--- Start ---
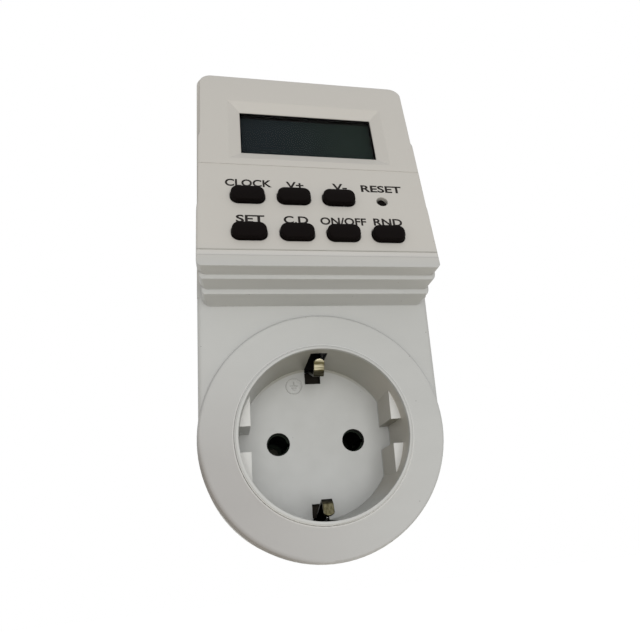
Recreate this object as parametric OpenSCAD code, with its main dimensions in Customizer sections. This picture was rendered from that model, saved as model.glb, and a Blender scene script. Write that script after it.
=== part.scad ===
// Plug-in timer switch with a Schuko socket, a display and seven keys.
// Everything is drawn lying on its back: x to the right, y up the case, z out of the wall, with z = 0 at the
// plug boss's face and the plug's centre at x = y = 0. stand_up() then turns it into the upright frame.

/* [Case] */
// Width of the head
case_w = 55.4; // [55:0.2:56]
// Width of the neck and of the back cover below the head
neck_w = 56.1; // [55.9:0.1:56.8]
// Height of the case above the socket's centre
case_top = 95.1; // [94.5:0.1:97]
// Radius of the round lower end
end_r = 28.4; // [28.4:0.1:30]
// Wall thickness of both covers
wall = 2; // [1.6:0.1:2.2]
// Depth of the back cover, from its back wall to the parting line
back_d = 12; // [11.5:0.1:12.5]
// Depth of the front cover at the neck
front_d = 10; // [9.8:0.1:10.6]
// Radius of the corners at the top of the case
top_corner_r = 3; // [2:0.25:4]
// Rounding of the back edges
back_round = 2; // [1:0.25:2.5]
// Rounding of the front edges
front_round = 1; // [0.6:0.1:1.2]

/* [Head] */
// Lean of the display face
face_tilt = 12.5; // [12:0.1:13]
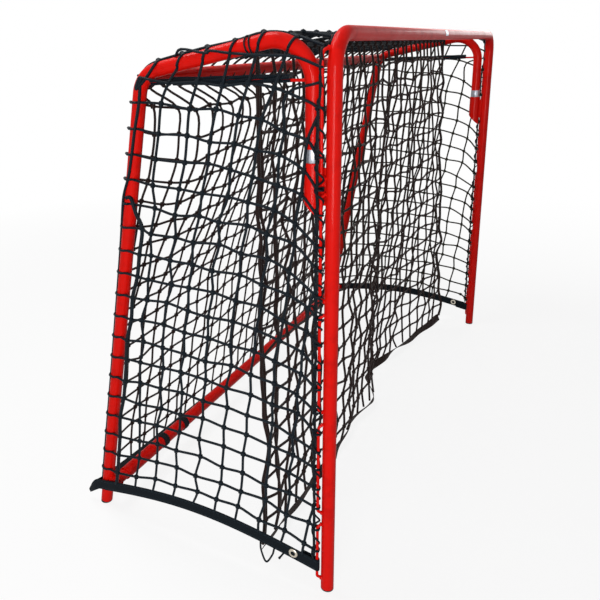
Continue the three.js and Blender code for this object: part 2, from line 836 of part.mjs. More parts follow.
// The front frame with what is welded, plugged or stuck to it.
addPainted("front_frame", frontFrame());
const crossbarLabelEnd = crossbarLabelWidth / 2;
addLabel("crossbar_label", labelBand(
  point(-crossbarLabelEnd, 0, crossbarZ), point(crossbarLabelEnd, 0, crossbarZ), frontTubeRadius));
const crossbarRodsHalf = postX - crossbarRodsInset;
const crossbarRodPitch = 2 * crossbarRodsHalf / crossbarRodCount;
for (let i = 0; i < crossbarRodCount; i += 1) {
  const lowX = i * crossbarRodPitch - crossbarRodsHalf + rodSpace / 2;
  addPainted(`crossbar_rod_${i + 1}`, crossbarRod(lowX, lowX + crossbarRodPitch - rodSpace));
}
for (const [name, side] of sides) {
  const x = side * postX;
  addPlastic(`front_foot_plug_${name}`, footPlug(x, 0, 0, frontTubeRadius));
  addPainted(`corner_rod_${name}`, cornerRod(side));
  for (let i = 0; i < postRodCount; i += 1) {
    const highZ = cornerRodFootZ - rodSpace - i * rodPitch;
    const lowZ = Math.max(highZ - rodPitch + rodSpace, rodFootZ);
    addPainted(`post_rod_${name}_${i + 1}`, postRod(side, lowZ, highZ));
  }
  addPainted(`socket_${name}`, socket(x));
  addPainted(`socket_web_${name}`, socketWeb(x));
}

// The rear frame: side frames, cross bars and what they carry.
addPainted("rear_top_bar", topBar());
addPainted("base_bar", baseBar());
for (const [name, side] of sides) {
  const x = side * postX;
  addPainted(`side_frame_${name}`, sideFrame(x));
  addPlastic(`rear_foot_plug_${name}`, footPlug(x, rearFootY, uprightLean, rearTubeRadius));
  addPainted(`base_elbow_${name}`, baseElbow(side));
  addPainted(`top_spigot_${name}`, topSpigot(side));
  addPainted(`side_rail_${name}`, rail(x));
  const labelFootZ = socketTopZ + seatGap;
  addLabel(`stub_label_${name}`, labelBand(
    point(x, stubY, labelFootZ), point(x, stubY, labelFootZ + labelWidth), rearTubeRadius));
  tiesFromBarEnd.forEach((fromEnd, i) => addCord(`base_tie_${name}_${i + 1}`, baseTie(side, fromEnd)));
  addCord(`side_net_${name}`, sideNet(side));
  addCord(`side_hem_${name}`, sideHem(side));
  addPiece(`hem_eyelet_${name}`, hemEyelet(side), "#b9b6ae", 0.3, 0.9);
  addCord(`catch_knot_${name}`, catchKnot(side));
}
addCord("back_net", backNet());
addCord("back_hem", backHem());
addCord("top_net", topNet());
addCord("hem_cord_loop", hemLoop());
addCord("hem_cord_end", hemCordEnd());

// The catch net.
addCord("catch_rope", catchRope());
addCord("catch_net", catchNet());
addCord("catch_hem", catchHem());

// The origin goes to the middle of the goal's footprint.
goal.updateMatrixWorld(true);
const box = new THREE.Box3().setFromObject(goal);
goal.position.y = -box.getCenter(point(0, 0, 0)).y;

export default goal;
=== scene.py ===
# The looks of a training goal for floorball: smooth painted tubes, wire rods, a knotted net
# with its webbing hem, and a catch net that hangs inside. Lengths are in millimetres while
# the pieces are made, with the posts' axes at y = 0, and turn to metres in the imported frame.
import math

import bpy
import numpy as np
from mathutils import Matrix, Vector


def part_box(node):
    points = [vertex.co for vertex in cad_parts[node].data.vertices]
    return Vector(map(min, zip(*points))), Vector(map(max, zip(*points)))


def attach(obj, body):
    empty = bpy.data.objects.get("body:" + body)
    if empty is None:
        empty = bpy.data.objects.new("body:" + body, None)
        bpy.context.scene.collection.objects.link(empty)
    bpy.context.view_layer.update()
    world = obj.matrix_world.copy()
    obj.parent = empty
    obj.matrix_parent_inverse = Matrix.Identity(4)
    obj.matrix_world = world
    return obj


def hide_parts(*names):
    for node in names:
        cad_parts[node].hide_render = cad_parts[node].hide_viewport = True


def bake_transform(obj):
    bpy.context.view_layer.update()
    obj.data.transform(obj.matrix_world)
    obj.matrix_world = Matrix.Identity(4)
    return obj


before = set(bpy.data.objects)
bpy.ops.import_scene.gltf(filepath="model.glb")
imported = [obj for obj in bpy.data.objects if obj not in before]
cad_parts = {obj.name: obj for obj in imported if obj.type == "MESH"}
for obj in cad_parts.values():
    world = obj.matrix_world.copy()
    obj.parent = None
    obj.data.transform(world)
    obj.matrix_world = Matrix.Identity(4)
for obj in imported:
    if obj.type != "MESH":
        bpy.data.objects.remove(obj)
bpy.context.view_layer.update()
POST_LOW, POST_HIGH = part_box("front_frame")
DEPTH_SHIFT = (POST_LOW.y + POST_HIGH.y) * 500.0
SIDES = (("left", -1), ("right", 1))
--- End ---
--- Start ---
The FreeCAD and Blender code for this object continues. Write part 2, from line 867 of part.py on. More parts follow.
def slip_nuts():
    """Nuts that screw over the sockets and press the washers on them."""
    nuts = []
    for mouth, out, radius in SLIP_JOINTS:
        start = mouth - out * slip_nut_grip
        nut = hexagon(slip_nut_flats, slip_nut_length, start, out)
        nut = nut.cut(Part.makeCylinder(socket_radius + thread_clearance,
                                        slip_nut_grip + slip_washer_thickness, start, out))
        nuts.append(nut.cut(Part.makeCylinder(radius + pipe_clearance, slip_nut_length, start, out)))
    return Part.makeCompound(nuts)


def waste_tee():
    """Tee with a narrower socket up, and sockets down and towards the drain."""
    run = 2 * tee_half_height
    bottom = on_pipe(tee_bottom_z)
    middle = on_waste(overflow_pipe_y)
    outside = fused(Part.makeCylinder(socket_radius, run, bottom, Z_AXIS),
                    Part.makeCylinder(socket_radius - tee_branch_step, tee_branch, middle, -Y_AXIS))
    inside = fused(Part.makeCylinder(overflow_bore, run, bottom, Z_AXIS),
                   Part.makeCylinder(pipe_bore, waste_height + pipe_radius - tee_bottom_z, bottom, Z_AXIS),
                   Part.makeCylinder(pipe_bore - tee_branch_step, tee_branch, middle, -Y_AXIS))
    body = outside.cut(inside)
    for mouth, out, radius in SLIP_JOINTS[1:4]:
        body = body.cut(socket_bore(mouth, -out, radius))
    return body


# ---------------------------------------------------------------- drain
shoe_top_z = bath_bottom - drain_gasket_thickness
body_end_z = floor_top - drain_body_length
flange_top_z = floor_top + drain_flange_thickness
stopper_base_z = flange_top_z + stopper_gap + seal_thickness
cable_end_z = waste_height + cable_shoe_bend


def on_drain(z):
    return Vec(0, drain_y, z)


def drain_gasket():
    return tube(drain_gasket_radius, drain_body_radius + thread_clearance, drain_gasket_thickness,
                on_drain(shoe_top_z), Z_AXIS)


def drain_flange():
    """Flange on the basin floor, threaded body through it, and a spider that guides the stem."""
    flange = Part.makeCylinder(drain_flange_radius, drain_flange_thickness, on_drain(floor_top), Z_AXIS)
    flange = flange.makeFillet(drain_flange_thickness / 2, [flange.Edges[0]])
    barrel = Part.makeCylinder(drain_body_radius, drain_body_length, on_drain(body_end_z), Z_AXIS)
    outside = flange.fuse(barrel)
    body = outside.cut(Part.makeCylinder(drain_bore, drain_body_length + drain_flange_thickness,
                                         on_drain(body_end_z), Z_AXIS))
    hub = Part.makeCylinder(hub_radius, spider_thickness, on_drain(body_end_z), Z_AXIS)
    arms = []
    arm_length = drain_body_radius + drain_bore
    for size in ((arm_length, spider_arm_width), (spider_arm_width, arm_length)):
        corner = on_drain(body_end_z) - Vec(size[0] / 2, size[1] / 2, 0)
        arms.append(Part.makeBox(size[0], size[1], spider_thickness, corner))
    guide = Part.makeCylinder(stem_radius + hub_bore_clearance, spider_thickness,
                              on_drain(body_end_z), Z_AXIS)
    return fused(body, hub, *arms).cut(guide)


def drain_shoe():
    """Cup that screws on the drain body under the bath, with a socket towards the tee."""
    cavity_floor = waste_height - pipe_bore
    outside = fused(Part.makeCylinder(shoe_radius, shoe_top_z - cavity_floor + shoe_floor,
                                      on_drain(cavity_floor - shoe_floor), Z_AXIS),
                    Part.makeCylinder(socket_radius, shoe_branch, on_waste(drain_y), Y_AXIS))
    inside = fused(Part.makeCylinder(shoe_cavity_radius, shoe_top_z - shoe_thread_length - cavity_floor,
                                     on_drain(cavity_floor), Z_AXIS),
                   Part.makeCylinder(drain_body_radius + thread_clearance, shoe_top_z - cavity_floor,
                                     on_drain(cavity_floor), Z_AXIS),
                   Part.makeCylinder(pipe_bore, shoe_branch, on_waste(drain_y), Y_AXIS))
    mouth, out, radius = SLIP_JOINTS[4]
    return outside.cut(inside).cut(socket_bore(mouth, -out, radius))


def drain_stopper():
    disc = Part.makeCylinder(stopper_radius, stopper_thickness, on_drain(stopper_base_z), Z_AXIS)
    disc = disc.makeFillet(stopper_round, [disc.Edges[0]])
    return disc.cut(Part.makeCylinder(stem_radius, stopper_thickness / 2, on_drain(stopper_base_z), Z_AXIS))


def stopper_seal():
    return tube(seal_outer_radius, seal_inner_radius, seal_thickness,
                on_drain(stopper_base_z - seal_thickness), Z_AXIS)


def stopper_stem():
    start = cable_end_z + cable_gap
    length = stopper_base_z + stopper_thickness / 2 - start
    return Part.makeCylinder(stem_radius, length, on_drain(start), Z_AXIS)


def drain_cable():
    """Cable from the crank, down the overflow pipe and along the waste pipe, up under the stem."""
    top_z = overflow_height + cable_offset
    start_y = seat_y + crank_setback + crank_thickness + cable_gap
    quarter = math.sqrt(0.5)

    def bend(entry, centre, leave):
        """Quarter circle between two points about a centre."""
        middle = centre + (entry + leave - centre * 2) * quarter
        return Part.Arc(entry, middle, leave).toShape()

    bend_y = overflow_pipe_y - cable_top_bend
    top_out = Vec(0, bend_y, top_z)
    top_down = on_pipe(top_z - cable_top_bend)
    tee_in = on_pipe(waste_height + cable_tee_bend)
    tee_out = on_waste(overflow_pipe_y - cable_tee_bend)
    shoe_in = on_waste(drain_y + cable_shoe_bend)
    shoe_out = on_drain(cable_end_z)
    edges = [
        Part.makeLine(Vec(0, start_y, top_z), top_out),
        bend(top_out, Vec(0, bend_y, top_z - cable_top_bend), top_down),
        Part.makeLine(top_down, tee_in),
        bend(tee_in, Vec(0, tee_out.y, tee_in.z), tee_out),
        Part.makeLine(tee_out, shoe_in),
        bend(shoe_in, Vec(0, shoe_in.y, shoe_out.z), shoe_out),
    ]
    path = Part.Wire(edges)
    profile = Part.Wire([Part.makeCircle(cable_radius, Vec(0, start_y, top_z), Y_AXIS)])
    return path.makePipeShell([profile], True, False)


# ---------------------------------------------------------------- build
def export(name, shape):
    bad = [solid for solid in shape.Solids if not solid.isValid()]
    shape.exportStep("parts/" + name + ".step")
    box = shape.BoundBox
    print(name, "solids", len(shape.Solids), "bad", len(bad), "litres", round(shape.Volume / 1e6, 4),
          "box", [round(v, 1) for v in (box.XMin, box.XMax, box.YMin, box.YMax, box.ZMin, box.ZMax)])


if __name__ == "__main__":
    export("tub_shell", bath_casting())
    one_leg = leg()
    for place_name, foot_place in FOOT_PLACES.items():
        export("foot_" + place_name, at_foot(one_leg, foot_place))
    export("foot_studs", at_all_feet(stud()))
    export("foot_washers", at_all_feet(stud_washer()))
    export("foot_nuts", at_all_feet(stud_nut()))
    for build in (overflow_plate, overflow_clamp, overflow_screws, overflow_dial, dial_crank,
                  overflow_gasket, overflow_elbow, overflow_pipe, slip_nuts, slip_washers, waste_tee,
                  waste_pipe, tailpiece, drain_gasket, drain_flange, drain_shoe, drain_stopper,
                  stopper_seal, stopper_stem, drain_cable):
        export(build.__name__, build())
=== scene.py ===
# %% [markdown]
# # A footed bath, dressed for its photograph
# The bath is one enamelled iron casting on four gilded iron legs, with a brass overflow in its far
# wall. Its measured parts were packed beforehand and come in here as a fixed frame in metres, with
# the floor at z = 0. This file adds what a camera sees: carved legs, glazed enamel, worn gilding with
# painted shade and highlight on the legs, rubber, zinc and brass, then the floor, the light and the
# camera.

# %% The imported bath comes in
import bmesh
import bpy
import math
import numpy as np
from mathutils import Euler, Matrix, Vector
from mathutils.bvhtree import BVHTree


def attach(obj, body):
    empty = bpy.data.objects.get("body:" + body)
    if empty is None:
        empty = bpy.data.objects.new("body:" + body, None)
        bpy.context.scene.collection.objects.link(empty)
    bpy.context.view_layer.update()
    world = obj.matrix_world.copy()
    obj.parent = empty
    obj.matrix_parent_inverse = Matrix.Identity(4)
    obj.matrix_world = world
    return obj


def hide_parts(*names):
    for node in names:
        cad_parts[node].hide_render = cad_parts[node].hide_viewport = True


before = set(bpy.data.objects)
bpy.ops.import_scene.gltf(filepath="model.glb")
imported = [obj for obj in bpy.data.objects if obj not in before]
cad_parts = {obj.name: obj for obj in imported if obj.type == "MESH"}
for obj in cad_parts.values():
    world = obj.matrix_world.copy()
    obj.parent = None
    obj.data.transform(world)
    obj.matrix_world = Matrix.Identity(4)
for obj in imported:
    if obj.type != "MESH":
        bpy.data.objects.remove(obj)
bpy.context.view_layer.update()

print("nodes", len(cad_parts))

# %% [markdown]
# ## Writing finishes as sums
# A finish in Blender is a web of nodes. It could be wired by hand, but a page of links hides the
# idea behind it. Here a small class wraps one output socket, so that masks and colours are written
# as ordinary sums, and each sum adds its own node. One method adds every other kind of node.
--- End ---
### Task details
In the listing above, find the line containing "The catch net." and the line containing "points = [vertex.co", then quote both, plus every line between them, exactly as written.

### Finished exercise
// The catch net.
addCord("catch_rope", catchRope());
addCord("catch_net", catchNet());
addCord("catch_hem", catchHem());

// The origin goes to the middle of the goal's footprint.
goal.updateMatrixWorld(true);
const box = new THREE.Box3().setFromObject(goal);
goal.position.y = -box.getCenter(point(0, 0, 0)).y;

export default goal;
=== scene.py ===
# The looks of a training goal for floorball: smooth painted tubes, wire rods, a knotted net
# with its webbing hem, and a catch net that hangs inside. Lengths are in millimetres while
# the pieces are made, with the posts' axes at y = 0, and turn to metres in the imported frame.
import math

import bpy
import numpy as np
from mathutils import Matrix, Vector


def part_box(node):
    points = [vertex.co for vertex in cad_parts[node].data.vertices]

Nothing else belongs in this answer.